Butterflies provide good indicator species for several reasons. For one, butterflies, in both the larval and adult stages, tend to have adapted to feed on only a few plant families, thus tightly joining butterfly and plant diversity. For researchers, butterflies are also relatively easy to spot, catch and identify, so that even an amateur naturalist can make initial observations. Finally, because butterflies are so beautiful and eye-catching, they are frequent research subjects, which means that historically, more is known about butterfly diversity, identification, and life history habits than is known about most other insects.
In 2009, former Botanical Garden intern Janet van Zoeren chose to do her personal project on butterflies. Her initial goal was to identify which species of butterflies are found on Statia and to create a distribution map showing where the different species are likely to be found. At the time, little formal information had been produced about the butterfly species of Statia or their distribution.

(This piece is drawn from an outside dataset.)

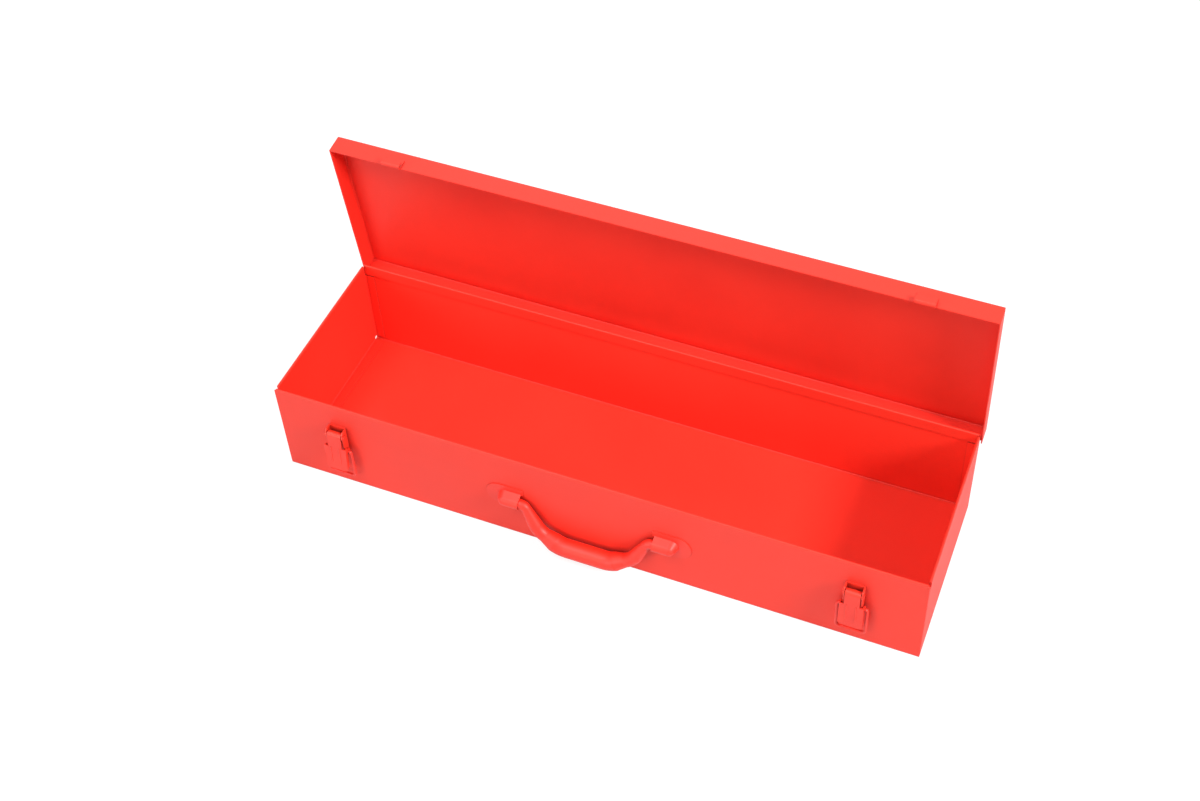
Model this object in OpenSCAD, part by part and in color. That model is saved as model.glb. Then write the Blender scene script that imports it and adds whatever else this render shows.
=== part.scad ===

Janet established the monitoring protocols, which still remain in place today to ensure consistency. They consist of transects that sample eight locations in the Quill, two in the northern hills, and two locations in low-elevation, disturbed habitats. Each site is sampled at least three times, between January and April. While walking along the transect line, the observer identifies all butterfly species, which are noted down on a data sheet by the field assistant. Any butterflies that are not recognisable on sight are caught and identified in the net, or, if still unknown, are photographed or collected in order to be identified by a professional entomologist. Butterfly counts take between one and three hours at each site and additional criteria, such as date, start and end times, temperature, windspeed and cloud cover are noted at the start of each sub-section of every transect.
STENAPA’s National Park Ranger Hannah Madden continued the annual butterfly monitoring Janet set up in order to build a picture of the overall trends of the species. To date, STENAPA has five years’ worth of butterfly data, which was recently included in the Dutch Caribbean Biodiversity database and sent to IMARES for support with analysis. The full results of this analysis will be published shortly (see article within “Butterflies of St. Eustatius, Saba and St. Maarten”). In order to relieve an already heavy workload, STENAPA will reduce its butterfly monitoring to once every three years. The next surveys will take place in 2016.